In other words, I’d like to add an inverse
column such as I’d end up with
something like this:
shape: (4, 4)
┌─────┬─────┬───────┬─────────┐
│ x ┆ y ┆ value ┆ inverse │
│ --- ┆ --- ┆ --- ┆ --- │
│ str ┆ str ┆ i64 ┆ i64 │
╞═════╪═════╪═══════╪═════════╡
│ a ┆ b ┆ 3 ┆ 4 │
│ a ┆ c ┆ 5 ┆ 0 │
│ b ┆ c ┆ 1 ┆ 0 │
│ b ┆ a ┆ 4 ┆ 3 │
└─────┴─────┴───────┴─────────┘
Is this doable in an easy and optimal way?
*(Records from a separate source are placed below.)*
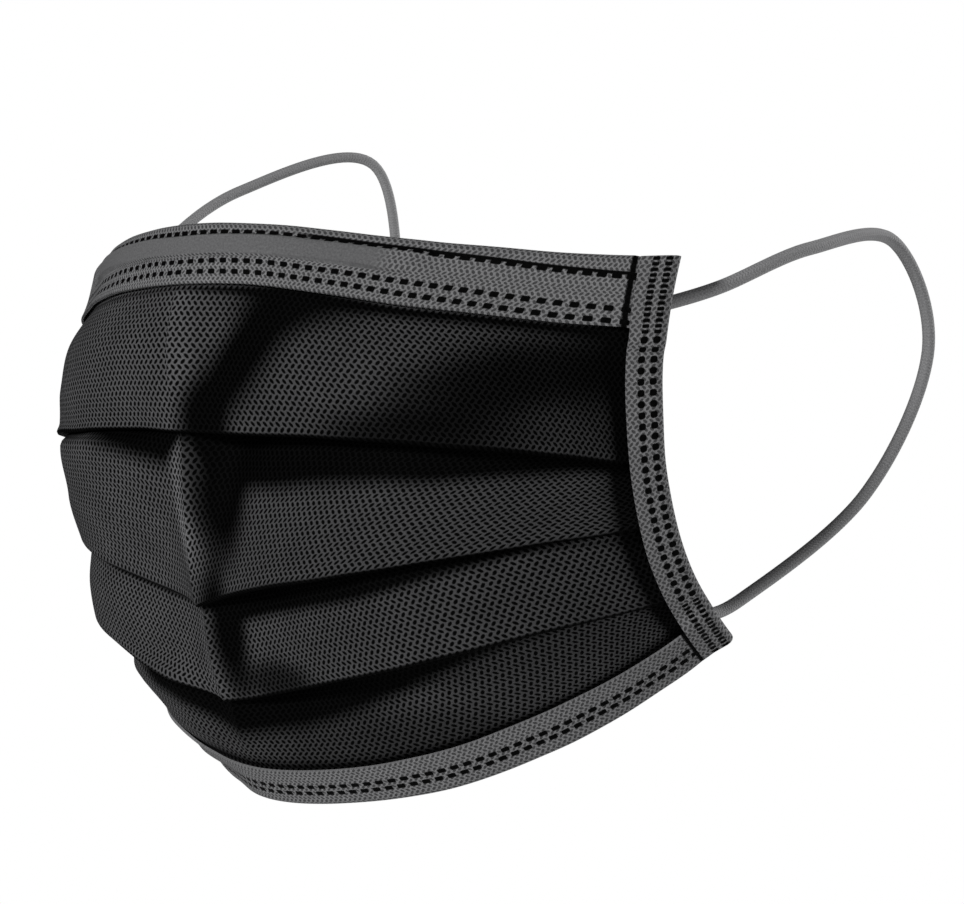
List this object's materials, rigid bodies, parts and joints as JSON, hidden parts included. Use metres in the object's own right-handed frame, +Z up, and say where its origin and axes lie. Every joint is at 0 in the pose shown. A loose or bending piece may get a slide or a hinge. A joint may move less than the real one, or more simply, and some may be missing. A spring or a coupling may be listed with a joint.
{
  "type": "surgical mask",
  "caption": "Pleated disposable face mask in its worn form, with bound edges, a nose wire in the top binding and round elastic ear loops.",
  "frame": {"origin": "on the inner face of the top binding, on the mask's middle plane, where it sits on the bridge of the nose", "axes": "+X towards the wearer's left, -Y out of the mask's front, +Z up to the top binding"},
  "size_m": [0.1677, 0.1162, 0.1272],
  "materials": {
    "black_cloth": "black spunbond nonwoven cloth with a fine embossed lattice of small oval pits",
    "grey_binding": "grey spunbond nonwoven tape, ultrasonically welded in rows of small dark dots",
    "grey_elastic": "round knitted elastic cord, dull grey",
    "zinc_wire": "zinc-coated soft iron strip, out of sight inside the top binding"
  },
  "bodies": {
    "root": {"mask_body": "black_cloth", "top_binding": "grey_binding", "bottom_binding": "grey_binding", "side_binding_left": "grey_binding", "side_binding_right": "grey_binding", "nose_wire": "zinc_wire", "ear_loop_left": "grey_elastic", "ear_loop_right": "grey_elastic"}
  },
  "joints": []
}
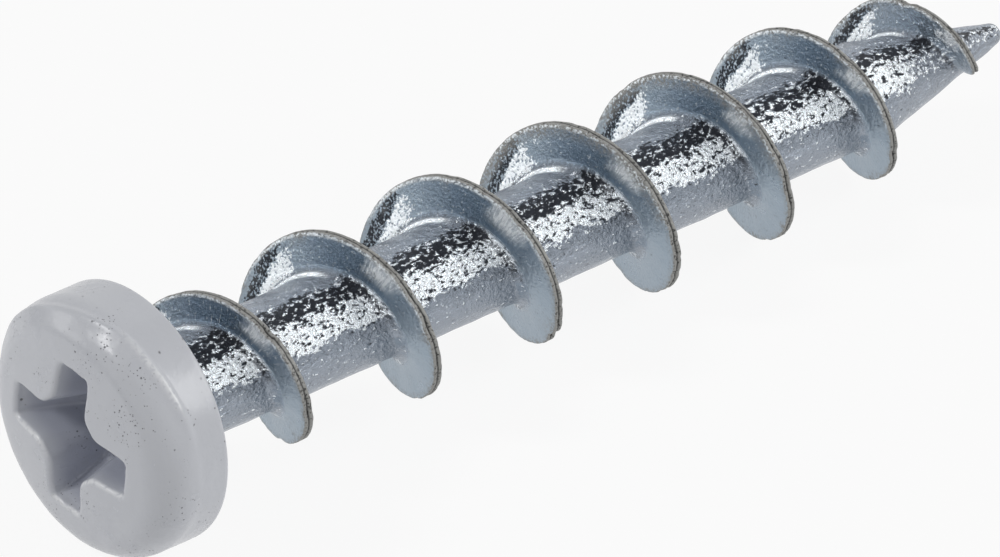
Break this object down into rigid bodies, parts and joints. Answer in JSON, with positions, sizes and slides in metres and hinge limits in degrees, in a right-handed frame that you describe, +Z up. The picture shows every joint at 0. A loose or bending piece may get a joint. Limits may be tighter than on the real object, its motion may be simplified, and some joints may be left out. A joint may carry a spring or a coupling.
{
  "type": "drywall anchor",
  "caption": "One-piece steel drywall anchor screw with deep coarse flights, a spike tip and a white painted pan head with a cross recess.",
  "frame": {"origin": "on the screw's axis, in the plane of the bearing face under the head", "axes": "+X runs from the head to the tip, level, with the tip about 2 degrees lower than the head's centre; +Z is up, with the anchor lying on its side as it comes to rest"},
  "size_m": [0.0381, 0.0082, 0.0083],
  "materials": {
    "zinc_plated_steel": "bright zinc plate with a hammered grain and a faint blue passivation tint",
    "white_paint": "thick semi-gloss white paint with fine dark pinholes"
  },
  "bodies": {
    "root": {"anchor_screw": "zinc_plated_steel"}
  },
  "joints": []
}
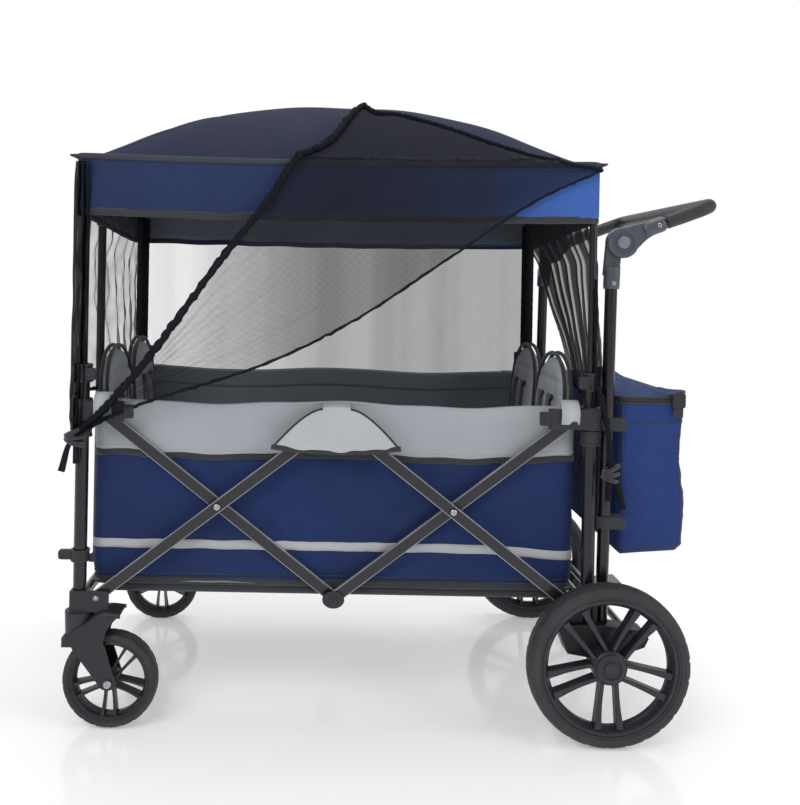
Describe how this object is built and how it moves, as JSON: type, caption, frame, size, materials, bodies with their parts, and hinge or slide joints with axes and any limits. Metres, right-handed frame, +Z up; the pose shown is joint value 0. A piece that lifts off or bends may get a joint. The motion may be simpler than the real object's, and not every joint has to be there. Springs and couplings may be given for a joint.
{
  "type": "folding kids pull wagon",
  "caption": "Folding stroller wagon with scissor side frames, fabric basket, canopy, insect nets, storage bag, push and pull handles, swivel casters and rear wheels.",
  "frame": {"origin": "on the floor, under the middle of the bounding box, push handle included", "axes": "+X towards the rear, the push handle end; +Y to the right-hand side of someone pushing it; +Z up"},
  "size_m": [1.2521, 0.695, 1.2236],
  "materials": {
    "black_frame": "satin black powder coat",
    "black_plastic": "moulded black, fine grain",
    "grey_plastic": "satin blue-grey mouldings",
    "tyre": "soft grey-black rubber",
    "grip": "closed-cell foam with a leather grain",
    "blue_fabric": "dark blue woven polyester",
    "canopy_fabric": "navy woven polyester with dark piping",
    "grey_fabric": "mid grey woven polyester with black piping",
    "light_fabric": "light grey woven polyester rim band",
    "dark_fabric": "black woven binding and webbing",
    "reflective": "light grey reflective tape",
    "net": "fine black insect mesh",
    "steel": "bright screws and axle bolts"
  },
  "bodies": {
    "rear_frame": {"basket": "blue_fabric", "floor_mat": "dark_fabric", "canopy": "canopy_fabric", "net_right": "net", "net_left": "net", "net_front": "net", "net_rear": "net", "storage_bag": "blue_fabric", "rear_axle": "black_frame", "rear_crossbar": "black_frame", "rear_seat_back_left": "grey_fabric", "rear_seat_back_right": "grey_fabric", "handle_tube_left": "black_frame", "handle_hinge_left": "grey_plastic", "rear_bracket_left": "black_plastic", "handle_tube_right": "black_frame", "handle_hinge_right": "grey_plastic", "rear_bracket_right": "black_plastic", "rear_left_post": "black_frame", "rear_left_pole": "black_frame", "rear_right_post": "black_frame", "rear_right_pole": "black_frame"},
    "rear_outer_arms": {"rear_outer_arm_left": "black_frame", "rear_outer_arm_right": "black_frame"},
    "rear_inner_arms": {"rear_inner_arm_left": "black_frame", "rear_inner_arm_right": "black_frame"},
    "rear_sliders": {"rear_slider_left": "black_plastic", "rear_slider_right": "black_plastic"},
    "front_outer_arms": {"front_outer_arm_left": "black_frame", "front_outer_arm_right": "black_frame"},
    "front_inner_arms": {"front_inner_arm_left": "black_frame", "front_inner_arm_right": "black_frame"},
    "front_sliders": {"front_slider_left": "black_plastic", "front_slider_right": "black_plastic"},
    "front_frame": {"front_crossbar": "black_frame", "front_seat_back_left": "grey_fabric", "front_seat_back_right": "grey_fabric", "front_bracket_left": "black_plastic", "front_bracket_right": "black_plastic", "front_left_post": "black_frame", "front_left_pole": "black_frame", "front_right_post": "black_frame", "front_right_pole": "black_frame"},
    "rear_bench": {"rear_bench_cushion": "grey_fabric"},
    "front_bench": {"front_bench_cushion": "grey_fabric"},
    "caster_left": {"caster_fork_left": "black_plastic"},
    "caster_right": {"caster_fork_right": "black_plastic"},
    "front_wheel_left": {"front_left_tyre": "tyre", "front_left_rim": "black_plastic"},
    "front_wheel_right": {"front_right_tyre": "tyre", "front_right_rim": "black_plastic"},
    "rear_wheel_left": {"rear_left_tyre": "tyre", "rear_left_rim": "black_plastic"},
    "rear_wheel_right": {"rear_right_tyre": "tyre", "rear_right_rim": "black_plastic"},
    "push_handle": {"push_handle_bar": "grip"},
    "pull_handle": {"pull_handle_shaft": "black_frame", "pull_handle_grip": "black_plastic"},
    "brake": {"brake_pedal": "black_plastic"},
    "bag_lid": {"storage_bag_lid": "blue_fabric"}
  },
  "joints": [
    {"name": "fold", "type": "hinge", "parent": "rear_frame", "child": "rear_outer_arms", "pos_m": [0.3475, 0, 0.246], "axis": [0, 1, 0], "range_deg": [0, 40], "deforming": ["basket", "floor_mat", "canopy", "net_left", "net_right", "net_front", "net_rear"]},
    {"name": "rear_cross_pivot", "type": "hinge", "parent": "rear_outer_arms", "child": "rear_inner_arms", "pos_m": [0.125, 0, 0.418], "axis": [0, 1, 0], "range_deg": [-80, 0]},
    {"name": "rear_slider_pivot", "type": "hinge", "parent": "rear_inner_arms", "child": "rear_sliders", "pos_m": [0.3475, 0, 0.59], "axis": [0, 1, 0], "range_deg": [0, 40]},
    {"name": "top_middle_pivot", "type": "hinge", "parent": "rear_outer_arms", "child": "front_outer_arms", "pos_m": [-0.0975, 0, 0.59], "axis": [0, 1, 0], "range_deg": [-80, 0]},
    {"name": "front_cross_pivot", "type": "hinge", "parent": "front_outer_arms", "child": "front_inner_arms", "pos_m": [-0.32, 0, 0.418], "axis": [0, 1, 0], "range_deg": [0, 80]},
    {"name": "front_slider_pivot", "type": "hinge", "parent": "front_inner_arms", "child": "front_sliders", "pos_m": [-0.5425, 0, 0.59], "axis": [0, 1, 0], "range_deg": [-40, 0]},
    {"name": "front_frame_pivot", "type": "hinge", "parent": "front_outer_arms", "child": "front_frame", "pos_m": [-0.5425, 0, 0.246], "axis": [0, 1, 0], "range_deg": [0, 40]},
    {"name": "rear_bench_lift", "type": "hinge", "parent": "rear_frame", "child": "rear_bench", "pos_m": [0.3225, 0, 0.445], "axis": [0, 1, 0], "range_deg": [0, 84]},
    {"name": "front_bench_lift", "type": "hinge", "parent": "front_frame", "child": "front_bench", "pos_m": [-0.5175, 0, 0.445], "axis": [0, 1, 0], "range_deg": [-84, 0]},
    {"name": "caster_swivel_left", "type": "hinge", "parent": "front_frame", "child": "caster_left", "pos_m": [-0.5775, -0.28, 0.19], "axis": [0, 0, 1], "continuous": true},
    {"name": "front_wheel_spin_left", "type": "hinge", "parent": "caster_left", "child": "front_wheel_left", "pos_m": [-0.5155, -0.28, 0.09], "axis": [0, 1, 0], "continuous": true},
    {"name": "rear_wheel_spin_left", "type": "hinge", "parent": "rear_frame", "child": "rear_wheel_left", "pos_m": [0.4095, -0.325, 0.15], "axis": [0, 1, 0], "continuous": true},
    {"name": "caster_swivel_right", "type": "hinge", "parent": "front_frame", "child": "caster_right", "pos_m": [-0.5775, 0.28, 0.19], "axis": [0, 0, 1], "continuous": true},
    {"name": "front_wheel_spin_right", "type": "hinge", "parent": "caster_right", "child": "front_wheel_right", "pos_m": [-0.5155, 0.28, 0.09], "axis": [0, 1, 0], "continuous": true},
    {"name": "rear_wheel_spin_right", "type": "hinge", "parent": "rear_frame", "child": "rear_wheel_right", "pos_m": [0.4095, 0.325, 0.15], "axis": [0, 1, 0], "continuous": true},
    {"name": "push_handle_tilt", "type": "hinge", "parent": "rear_frame", "child": "push_handle", "pos_m": [0.4395, 0, 0.93], "axis": [0, 1, 0], "range_deg": [-55, 70]},
    {"name": "pull_handle_tilt", "type": "hinge", "parent": "front_frame", "child": "pull_handle", "pos_m": [-0.6135, 0, 0.236], "axis": [0, 1, 0], "range_deg": [-105, 0]},
    {"name": "brake_press", "type": "hinge", "parent": "rear_frame", "child": "brake", "pos_m": [0.4675, 0, 0.184], "axis": [0, 1, 0], "range_deg": [0, 18]},
    {"name": "bag_lid_open", "type": "hinge", "parent": "rear_frame", "child": "bag_lid", "pos_m": [0.4435, 0, 0.6303], "axis": [0, 1, 0], "range_deg": [-100, 0]}
  ],
  "couplings": [
    {"joint": "rear_cross_pivot", "follows": "fold", "ratio": -2},
    {"joint": "rear_slider_pivot", "follows": "fold", "ratio": 1},
    {"joint": "top_middle_pivot", "follows": "fold", "ratio": -2},
    {"joint": "front_cross_pivot", "follows": "fold", "ratio": 2},
    {"joint": "front_slider_pivot", "follows": "fold", "ratio": -1},
    {"joint": "front_frame_pivot", "follows": "fold", "ratio": 1},
    {"joint": "rear_bench_lift", "follows": "fold", "ratio": 2.1},
    {"joint": "front_bench_lift", "follows": "fold", "ratio": -2.1}
  ]
}
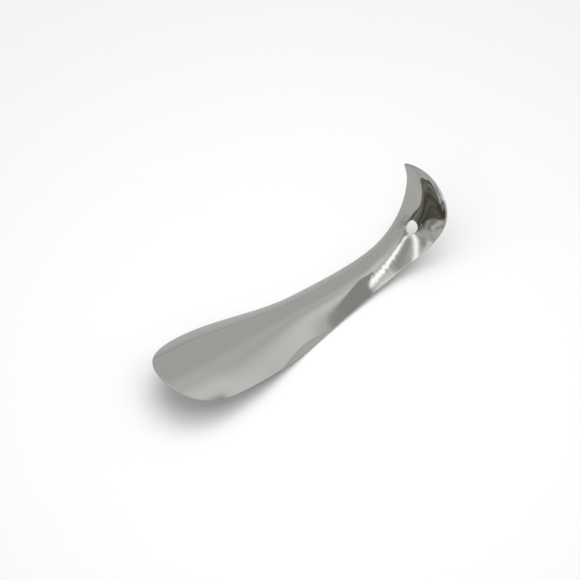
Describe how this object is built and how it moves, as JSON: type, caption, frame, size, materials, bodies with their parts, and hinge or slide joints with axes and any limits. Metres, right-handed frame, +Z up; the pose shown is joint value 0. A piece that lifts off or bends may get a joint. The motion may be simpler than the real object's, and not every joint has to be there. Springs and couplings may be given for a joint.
{
  "type": "shoehorn",
  "caption": "One-piece pressed-steel shoehorn with a rounded blade, a narrow channel neck, a hanging hole and a finger hook with a low ridge.",
  "frame": {"origin": "on the table, under the centre of the bounding box, with the shoehorn lying on its blade's edges", "axes": "+X from the toe of the blade to the hook, +Y across the sheet, +Z up from the table; the sheet is symmetric about the XZ plane"},
  "size_m": [0.1528, 0.041, 0.0497],
  "materials": {
    "polished_steel": "polished stainless steel with a soft mirror shine"
  },
  "bodies": {
    "root": {"shoehorn": "polished_steel"}
  },
  "joints": []
}
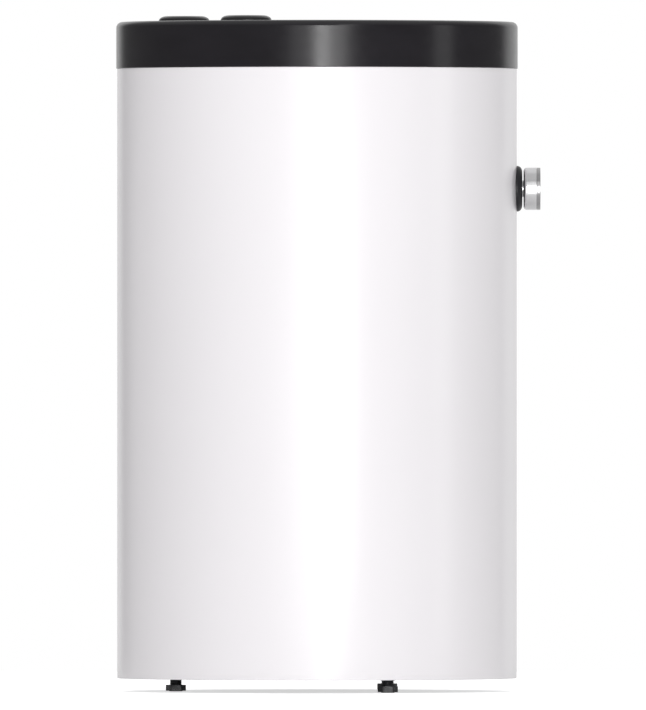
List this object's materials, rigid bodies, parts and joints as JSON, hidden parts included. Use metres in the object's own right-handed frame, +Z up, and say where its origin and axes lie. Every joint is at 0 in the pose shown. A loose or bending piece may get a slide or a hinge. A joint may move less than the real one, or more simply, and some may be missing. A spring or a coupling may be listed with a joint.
{
  "type": "tank water heater",
  "caption": "Upright cylindrical tank water heater with a plastic lid, plug caps over its pipe connections, a dial thermometer and screw-in levelling feet.",
  "frame": {"origin": "on the floor, at the middle of the outline seen from above; the tank's axis is 16.9 mm towards -X of it", "axes": "+Z up along the tank, +X out of the front through the thermometer, pipe connections towards -X"},
  "size_m": [0.6338, 0.6, 1.008],
  "materials": {
    "jacket_paint": "gloss",
    "lid_plastic": "satin",
    "rosette_plastic": "satin",
    "thermometer_chrome": "polished",
    "bezel_chrome": "polished",
    "lens_glass": "polished",
    "dial_face": "matte",
    "needle_paint": "satin",
    "foot_metal": "satin",
    "foot_rubber": "matte",
    "galvanised_steel": "satin",
    "plain_steel": "satin",
    "tank_enamel": "gloss",
    "brass": "satin",
    "magnesium": "matte",
    "blown_foam": "matte",
    "grey_felt": "matte",
    "gasket_rubber": "matte",
    "tube_plastic": "satin"
  },
  "bodies": {
    "tank": {"jacket": "jacket_paint", "base_pan": "galvanised_steel", "support_ring": "plain_steel", "bottom_insulation": "grey_felt", "foam_insulation": "blown_foam", "inner_tank": "tank_enamel", "heating_coil": "tank_enamel", "flange_neck": "plain_steel", "flange_gasket": "gasket_rubber", "flange_plate": "plain_steel", "flange_bolt_1": "galvanised_steel", "flange_bolt_2": "galvanised_steel", "flange_bolt_3": "galvanised_steel", "flange_bolt_4": "galvanised_steel", "flange_bolt_5": "galvanised_steel", "flange_bolt_6": "galvanised_steel", "anode_plug": "brass", "anode_rod": "magnesium", "sensor_pocket": "brass", "cold_water_spigot": "plain_steel", "coil_flow_spigot": "plain_steel", "coil_return_spigot": "plain_steel", "hot_water_spigot": "plain_steel", "cold_dip_tube": "tube_plastic", "thermowell_boss": "plain_steel", "thermowell": "brass", "thermometer_stem": "plain_steel", "bimetal_coil": "brass", "thermometer_rosette": "rosette_plastic", "thermometer_case": "thermometer_chrome", "thermometer_bezel": "bezel_chrome", "thermometer_lens": "lens_glass", "thermometer_dial": "dial_face", "foot_bush_1": "galvanised_steel", "foot_bush_2": "galvanised_steel", "foot_bush_3": "galvanised_steel"},
    "lid": {"lid": "lid_plastic", "lid_insulation": "grey_felt"},
    "cap_1": {"pipe_cap_1": "lid_plastic"},
    "cap_2": {"pipe_cap_2": "lid_plastic"},
    "cap_3": {"pipe_cap_3": "lid_plastic"},
    "cap_4": {"pipe_cap_4": "lid_plastic"},
    "pointer": {"thermometer_pointer": "needle_paint", "pointer_spindle": "plain_steel"},
    "foot_1_pad": {"foot_pad_1": "foot_rubber"},
    "foot_2_pad": {"foot_pad_2": "foot_rubber"},
    "foot_3_pad": {"foot_pad_3": "foot_rubber"},
    "foot_1_screw": {"foot_screw_1": "foot_metal"},
    "foot_2_screw": {"foot_screw_2": "foot_metal"},
    "foot_3_screw": {"foot_screw_3": "foot_metal"}
  },
  "joints": [
    {"name": "lid_lift", "type": "slide", "parent": "tank", "child": "lid", "axis": [0, 0, 1], "range_m": [0, 0.085]},
    {"name": "cap_1_pull", "type": "slide", "parent": "lid", "child": "cap_1", "axis": [0, 0, 1], "range_m": [0, 0.04]},
    {"name": "cap_2_pull", "type": "slide", "parent": "lid", "child": "cap_2", "axis": [0, 0, 1], "range_m": [0, 0.04]},
    {"name": "cap_3_pull", "type": "slide", "parent": "lid", "child": "cap_3", "axis": [0, 0, 1], "range_m": [0, 0.04]},
    {"name": "cap_4_pull", "type": "slide", "parent": "lid", "child": "cap_4", "axis": [0, 0, 1], "range_m": [0, 0.04]},
    {"name": "pointer_turn", "type": "hinge", "parent": "tank", "child": "pointer", "pos_m": [0.30765, 0, 0.751], "axis": [-1, 0, 0], "range_deg": [-45, 225], "stiffness_Nm_per_rad": 0.0002},
    {"name": "foot_1_height", "type": "slide", "parent": "tank", "child": "foot_1_pad", "axis": [0, 0, 1], "range_m": [-0.02, 0.008]},
    {"name": "foot_2_height", "type": "slide", "parent": "tank", "child": "foot_2_pad", "axis": [0, 0, 1], "range_m": [-0.02, 0.008]},
    {"name": "foot_3_height", "type": "slide", "parent": "tank", "child": "foot_3_pad", "axis": [0, 0, 1], "range_m": [-0.02, 0.008]},
    {"name": "foot_1_turn", "type": "hinge", "parent": "foot_1_pad", "child": "foot_1_screw", "pos_m": [-0.2278, 0, 0.03], "axis": [0, 0, 1], "range_deg": [-3600, 1440]},
    {"name": "foot_2_turn", "type": "hinge", "parent": "foot_2_pad", "child": "foot_2_screw", "pos_m": [0.08855, -0.18265, 0.03], "axis": [0, 0, 1], "range_deg": [-3600, 1440]},
    {"name": "foot_3_turn", "type": "hinge", "parent": "foot_3_pad", "child": "foot_3_screw", "pos_m": [0.08855, 0.18265, 0.03], "axis": [0, 0, 1], "range_deg": [-3600, 1440]}
  ],
  "couplings": [
    {"joint": "foot_1_height", "follows": "foot_1_turn", "m_per_rad": 0.00031831},
    {"joint": "foot_2_height", "follows": "foot_2_turn", "m_per_rad": 0.00031831},
    {"joint": "foot_3_height", "follows": "foot_3_turn", "m_per_rad": 0.00031831}
  ]
}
Preferably with expressions?
Thanks a lot in advance.
You could join
it to itself with aliases and then do fill_null(0)
.
df.join(
df.select(
y="x",
x="y",
inverse="value"
),
on=["x","y"], how="left"
).fill_null(0)
shape: (4, 4)
┌─────┬─────┬───────┬─────────┐
│ x ┆ y ┆ value ┆ inverse │
│ --- ┆ --- ┆ --- ┆ --- │
│ str ┆ str ┆ i64 ┆ i64 │
╞═════╪═════╪═══════╪═════════╡
│ a ┆ b ┆ 3 ┆ 4 │
│ a ┆ c ┆ 5 ┆ 0 │
│ b ┆ c ┆ 1 ┆ 0 │
│ b ┆ a ┆ 4 ┆ 3 │
└─────┴─────┴───────┴─────────┘